This is problem 3.18 from Patrick Morandi's Field and Galois Theory.
Give an example of fields $k \subseteq K \subseteq L$ and $l \subseteq L$ for which $l/k$ and $L/K$ are algebraic, $k$ is algebraically closed in $K$, and $lK = L$, but $l$ is not algebraically closed in $L$.
This question has been asked twice, namely here and here, though neither had any answers, and only some inconclusive comments. Normally I wouldn't ask the question again, but after struggling with it for weeks at this point, I emailed Morandi, and he gave me some hints.
He told me that he remembers finding an example, but that he isn't sure. He told me that it would need to be over characteristic $p$ and that the extensions (at least some of them I suppose) could not be separable. Moreover, he told me that $K = k(x)(a)$, where $a$ is a root of an irreducible polynomial $f(x,y) \in k(x,y)$ (I'm not 100% what the root of a two variable polynomial is). Finally, he said that $l$ is an algebraic extension of $k$, where $f$ becomes reducible over $l$. Still however, I can't come up with anything. I was hoping that with these extra hints, someone would be able to figure it out.

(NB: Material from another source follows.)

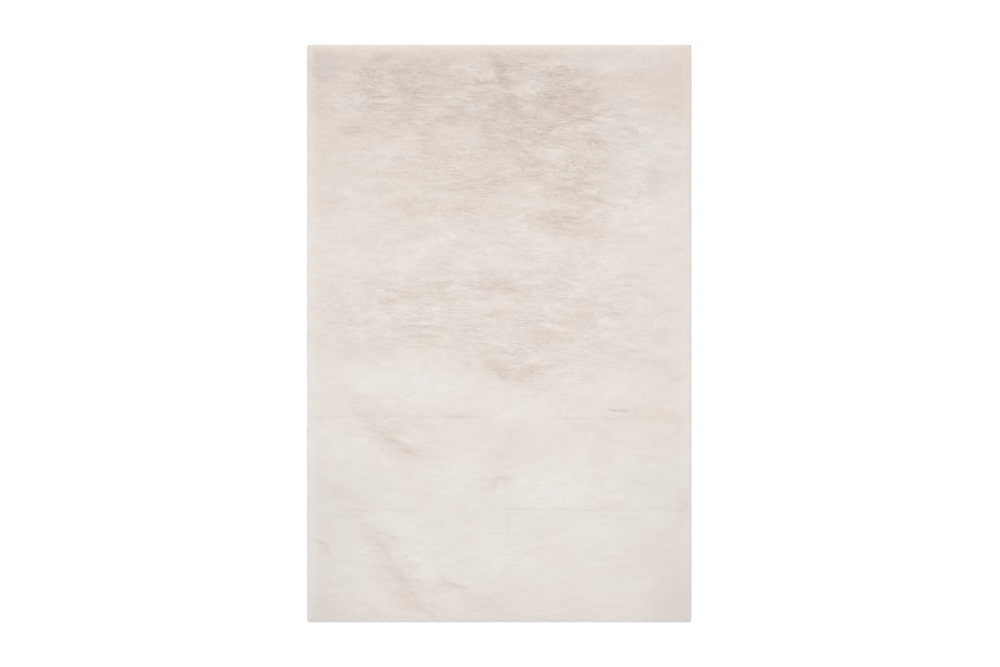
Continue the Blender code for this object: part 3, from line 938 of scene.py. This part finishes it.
class Fibres:
    """Every bundle of fibres in the pile: its root on the coat, the lock that it gathers into, and its tip.

    root and tip are (n, 3) points, root_up and tip_up the coat's normals there, and root_over and tip_over how far
    round the roll they lie. spread holds five random numbers of each bundle, from -2 to 2, and own three of its
    lock, from 0 to 1. ruffled says how ruffled the pile is at the root, and lively how much its locks stand out.
    """

    def __init__(self, settings):
        self.coat, self.pile, self.sizes = Coat(settings), settings.pile, settings.sizes
        random = np.random.default_rng(self.pile.seed)
        self.u, self.v, self.across_share = root_places(self.coat, self.pile.spacing, random)
        self.root, self.root_over = self.coat.at(self.u, self.v)
        self.root_up = self.coat.normals(self.u, self.v)
        self.spread = random.normal(0.0, 1.0, (5, len(self.u))).clip(-2, 2)
        self.gather(random)
        self.lean()
        self.lift()

    def gather(self, random):
        """Gives each bundle its place in a lock. By the rug's two ends the locks lie along the rug."""
        to_end, to_side = self.coat.reach_v - np.abs(self.v), self.coat.reach_u - np.abs(self.u)
        self.ends = (to_end < END_BAND) & (to_end < to_side)
        places = np.where(self.ends, self.v, self.u), np.where(self.ends, self.u, self.v)
        self.along, self.beside, self.own = lock_cells(*places, self.pile.lock_length, self.pile.lock_width, random)
        strength = ruffle_strength(self.root[:, 0], self.root[:, 1])
        self.ruffled = strength * (1.0 - 0.8 * ramp(self.root_over, 0.0, 0.95))
        self.lively = 0.15 + 0.85 * np.maximum(self.ruffled, 0.5 * self.root_over**2)

    def lean(self):
        """Finds the tips' places on the coat: a fibre's length from the root along its lie, drawn to its lock."""
        pile, over, own = self.pile, self.root_over, self.own
        lie = lie_of_pile(self.u, self.v, over, self.coat, pile)
        turn = BUNDLE_TURN * self.spread[0] + LOCK_TURN * (own[:, 0] - 0.5) * self.lively
        lie = turned(lie, np.radians(turn))
        length = pile.fibre_length * (1.0 + pile.unevenness * self.spread[1]) * (1.0 - RIM_SHORTER * over**2)
        drawn = pile.gather * (0.4 + 0.6 * np.maximum(self.lively, over))
        to_middle, to_centre = drawn * self.beside * pile.lock_width, 0.5 * drawn * self.along * pile.lock_length
        self.tip_u = self.u + lie[:, 0] * length - np.where(self.ends, to_middle, to_centre)
        self.tip_v = self.v + lie[:, 1] * length - np.where(self.ends, to_centre, to_middle)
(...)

He did point out that there is a chance that there is an error in the question, but I haven't managed to prove that such an example cannot exist.
I think he might be wrong, because his claim fails in characteristic $0$ and if his claims holds in characteristic $p$ then the minimal polynomials can be lifted to a setting where his claim holds in characteristic $0$.
With the primitive element theorem $l=k(a)$.
Then $k(a)=k[x]/(f)$ and $K(a)=K[x]/(g)$ where $f,g$ are the monic minimal polynomials of $a$. Since $g$ divides $f$ then $g\in \overline{k}[x]$ thus $g\in k[x]$ and $g=f$.
If so then by the primitive element theorem $k(a,b)=k(c)$. The same argument as before gives $$[k(a):k]=[K(a):K]=[K(c):K] = [k(c):k]$$ whence $k(a)=k(c)$ and $b\in k(a)$ which is a contradiction.